Until now, Angola has not indulged in what Shaxson calls "resource nationalism", on the scale of big oil-producers such as Venezuela and Russia. However, now that the MPLA is riding high on these election results with more confidence than the party has probably ever had in its half-century of existence, oil companies might start to feel that confidence, thus bending contracts further in Angola's favour. Moreover, 2009 will see another lever in the hand of the MPLA, when Angola assumes the position of head of the Organisation of Petroleum Exporting Countries (Opec).
Oil-power helps explain why the international community tends to remain so mute when it comes to commenting on Angolan - as opposed to Zimbabwean - governance. Nicholas Shaxson, author of Poisoned Wells: The Dirty Politics of African Oil(Palgrave, 2008), believes it also explains why Angolan people have such a hard struggle for democracy on their hands. "The real battle here ultimately revolves around taxation" he says. "Rulers in mineral-rich countries don't tax their citizens - they tax the oil companies. This leaves citizens without any bargaining power against their government, which doesn't need the citizens in order to survive."

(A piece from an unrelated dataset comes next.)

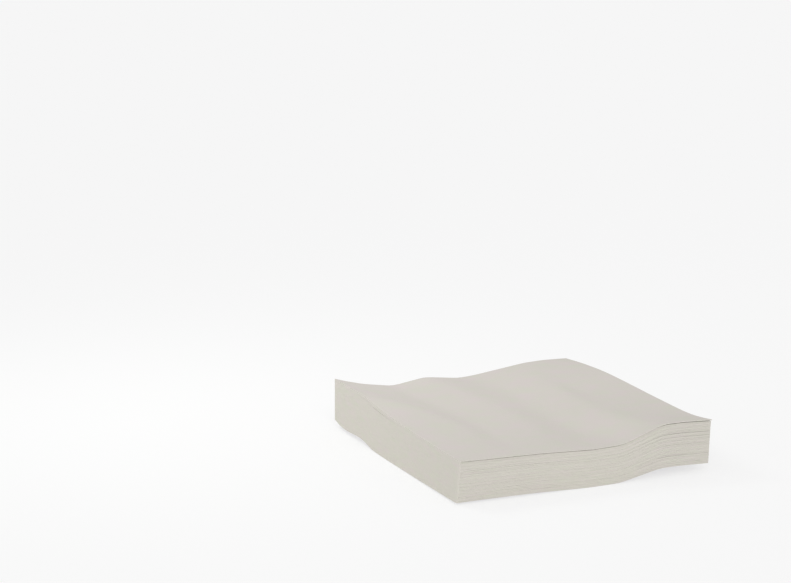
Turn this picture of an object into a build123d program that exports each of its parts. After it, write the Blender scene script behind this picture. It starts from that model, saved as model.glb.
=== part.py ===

If Shaxson is right, the MPLA might well be in power for at least another couple of decades, or more. Unless the price of a barrel of oil suddenly drops to $10, it is hard to imagine what could stop Angola's ruling party now. Incidentally, the new female deputy, whose father happens to be the Angolan president, is named after a plant found only in the Angolan and Namibian deserts; it is considered by experts to be a living fossil, because it can survive more than a thousand years.